In 2009, bitcoin inventor Satoshi Nakomoto argued that it was “a system for electronic transactions without relying on trust.”
That’s not true, according to today’s CITP’s speaker Kevin Werbach (@kwerb), a professor of Legal Studies and Business Ethics at the Wharton School at UPenn. Kevin is author of a new book with MIT Press, The Blockchain and the New Architecture of Trust.
A world-renowned expert on emerging technology, Kevin examines business and policy implications of developments such as broadband, big data, gamification, and blockchain. Kevin served on the Obama Administration’s Presidential Transition Team, founded the Supernova Group (a technology conference and consulting firm) and helped develop the U.S. approach to internet policy during the Clinton Administration.
Blockchain does actually rely on trust, says Kevin. He tells us the story of the cryptocurrency exchange QuadrigaCX, who claimed that millions of dollars in cryptocurrency were lost when their CEO passed away. While whole story was more complex, Kevin says, it reveals how much bitcoin transactions rely on many kinds of trust.
Rather than removing the need for trust, blockchain offers a new architecture of trust compared to previous models. Peer to peer trust is based on personal relationships. Leviathan trust, described by Hobbes, is a social contract with the state, which then has the power to enforce private agreements between people. The power of the state makes us more trusting in the private relationships– if you trust the state and if the legal system works. Intermediary trust involves a central entity that manages transactions between people
Blockchain is a new kind of trust, says Kevin. With blockchain trust, you can trust the ledger without (so it seems) trusting any actor to validate it. For this to work, transactions need to be very hard to change without central control – if anyone had the power to make changes, you would have to trust them.
Why would anyone value the blockchain? Blockchain minimizes the need for certain kinds of trust: removing single points of failure, reducing risks of monopoly, and reduces friction from the intermediation. Blockchain also expands trust by minimizing reconciliation, carries out automated execution, and increases the auditability of records.
What could possibly go wrong? Even if the blockchain ledger is auditable and trustworthy, the transaction record isn’t the whole system. Kevin points out that 80% of all bitcoin users rely on centralized key storage. He also reported figures that 20-80% of all Initial Coin Offerings were fraudulent.
Kevin tells us about “Vlad’s conundrum”- there’s a direct conflict between the design of the blockchain system and any regulatory model. The blockchain doesn’t know the difference between transactions, and there’s no entity that can say “no, that’s not okay.” Kevin tells us about the use of the blockchain for money laundering and financing terrorism. He also tells us about the challenge of moderating child pornography data that has been distributed across the blockchain- exposing every bitcoin node to legal risks.

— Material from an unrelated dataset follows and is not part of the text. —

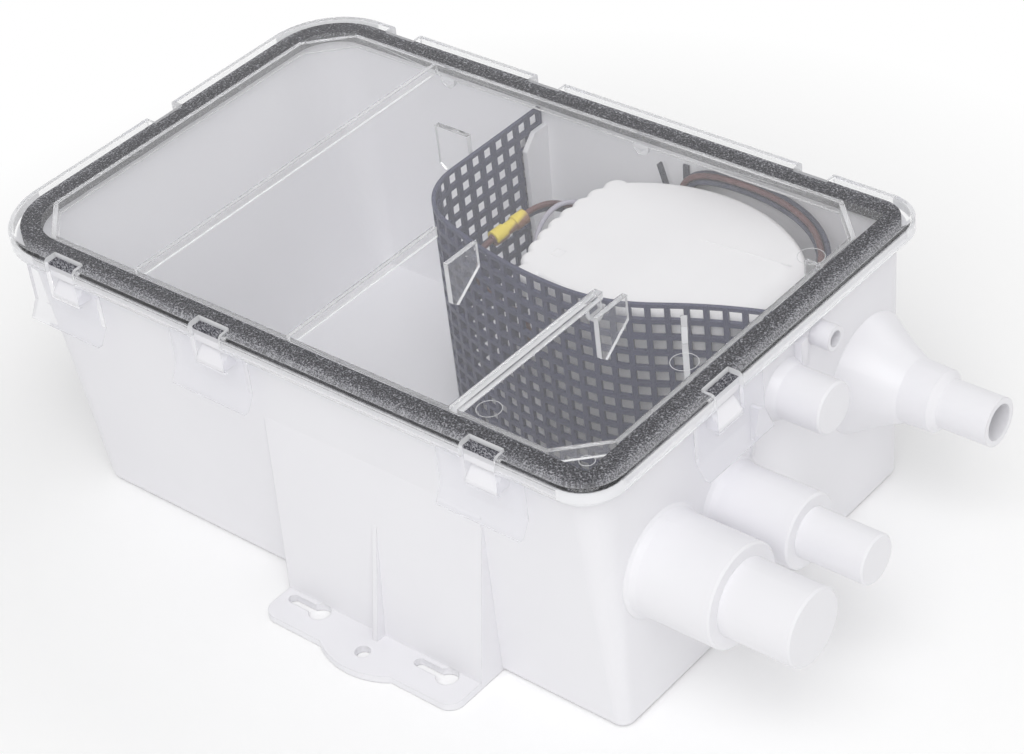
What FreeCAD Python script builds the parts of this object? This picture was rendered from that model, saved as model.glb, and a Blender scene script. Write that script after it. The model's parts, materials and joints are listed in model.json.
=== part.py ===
import FreeCAD, Part
import math
import os

# Shower drain pump: a moulded tub with a clear latched lid, a curved strainer sheet and an automatic
# bilge pump that pushes the collected water out through one hose outlet.
# Millimetres. The origin is on the base plane under the middle of the rim, +Z is up, +X points to the
# end with the hose ports, and the near long side is -Y.

Vec = FreeCAD.Vector
AXIS_X = Vec(1, 0, 0)
AXIS_Y = Vec(0, 1, 0)
AXIS_Z = Vec(0, 0, 1)

# Tub
base_left = 121.8            # from the origin to the left end at the base
base_right = 142.1           # from the origin to the port end at the base
base_half_width = 85.6
base_corner_left = 8.0
base_corner_right = 5.0
base_edge_round = 2.5
top_left = 143.5             # the same sizes just under the rim
top_right = 144.0
top_half_width = 91.8
top_corner_left = 25.0
top_corner_right = 11.0
tub_wall = 2.5
rim_top = 110.0
rim_thick = 3.0
rim_overhang_left = 3.3      # how far the rim stands out over the walls
rim_overhang_right = 2.8
rim_overhang_side = 4.2
rim_corner_left = 28.0
rim_corner_right = 13.5

# Feet, one on each long side
foot_middle = 38.8
foot_length = 94.0
foot_reach = 113.0           # from the middle of the tub to the straight edge of the flange
foot_bulge = 5.2
foot_bulge_length = 35.0
foot_corner = 6.0
foot_thick = 3.0
buttress_proud = 12.0        # how far the buttress stands out at the base
buttress_drop = 32.0         # from the rim down to the buttress's top
buttress_flare = 4.6         # how much longer each end is at the top
pocket_wall = 2.4
foot_fin_thick = 2.2
foot_fin_proud = 4.6
foot_fin_height = 52.0
foot_hole_radius = 3.0
foot_hole_edge = 4.5         # from the flange's straight edge to the hole's middle
keyhole_edge = 11.7          # the same for the keyholes
keyhole_head_radius = 4.3
keyhole_neck_width = 4.2
keyhole_neck_length = 13.2
keyhole_spacing = 62.6

# Hose ports on the port end: drops are from the rim, lengths from the wall's foot
port_wall = 2.5
root_flare = 2.0
port_a_y = -60.2
port_a_drop = 49.0
port_a_collar = 19.5
port_a_nozzle = 14.5
port_a_nozzle_length = 28.5
port_b_y = -20.9
port_b_drop = 49.0
port_b_collar = 14.2
port_b_nozzle = 9.4
port_b_nozzle_length = 27.0
port_collar_length = 34.9
port_c_y = 12.6
port_c_drop = 23.0
port_c_radius = 10.0
port_c_length = 22.9
port_c_flare = 3.7           # how far its soft root runs out, past the lug above it
cable_port_y = 33.0
cable_port_drop = 11.0
cable_port_radius = 4.8
cable_port_bore = 3.1
cable_port_length = 9.9
outlet_offset_y = 22.5       # from the pump's middle
outlet_drop = 40.0           # from the pump's top
outlet_radius = 9.4
outlet_bore = 7.0
outlet_length = 56.9
outlet_cone_radius = 24.0
outlet_cone_length = 21.9
outlet_neck_radius = 12.0
outlet_neck_length = 12.0
outlet_inner_length = 11.1

# Small forms on the port end
lug_y = 21.5
lug_drop = 6.5
lug_width = 4.0
lug_height = 11.0
lug_proud = 3.2
gusset_y = -7.0
gusset_drop = 17.0
gusset_height = 23.0
gusset_proud = 4.0
gusset_thick = 1.8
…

None of these risks are as simple as they seem. Legal enforcement is carried out by humans who often consider intent. Simply possessing digital bits that represent child pornography data will not doom bitcoin. Furthermore, systems are less decentralized or anonymous than they appear. Regulations about parts of the system at the edges and endpoints of the blockchain can promote trust and innovation. Regulators have often been able to pull systems apart, find the involved parties, and hold actors accountable.
Kevin argues that designers of blockchain systems have to manage three trade-offs. Trust, freedom of action, and convenience. Any designer of a system will have to make hard choices about the tradeoffs among each of these factors.
aCiting Vili Lehdonvirta’s blockchain paradox, Kevin tells us several stories about ways that centralized governance processes managed serious problems and fraud in blockchain systems that would have been problems if governance had purely been decentralized. Kevin also describes technical mechanisms for governance: voting systems, special kinds of contracts, arbitration schemes, and dispute resolution processes
Overall, Kevin tells us that blockchain governance comes back to trust– which shapes how we act with confidence in circumstances of uncertainty and vulnerability.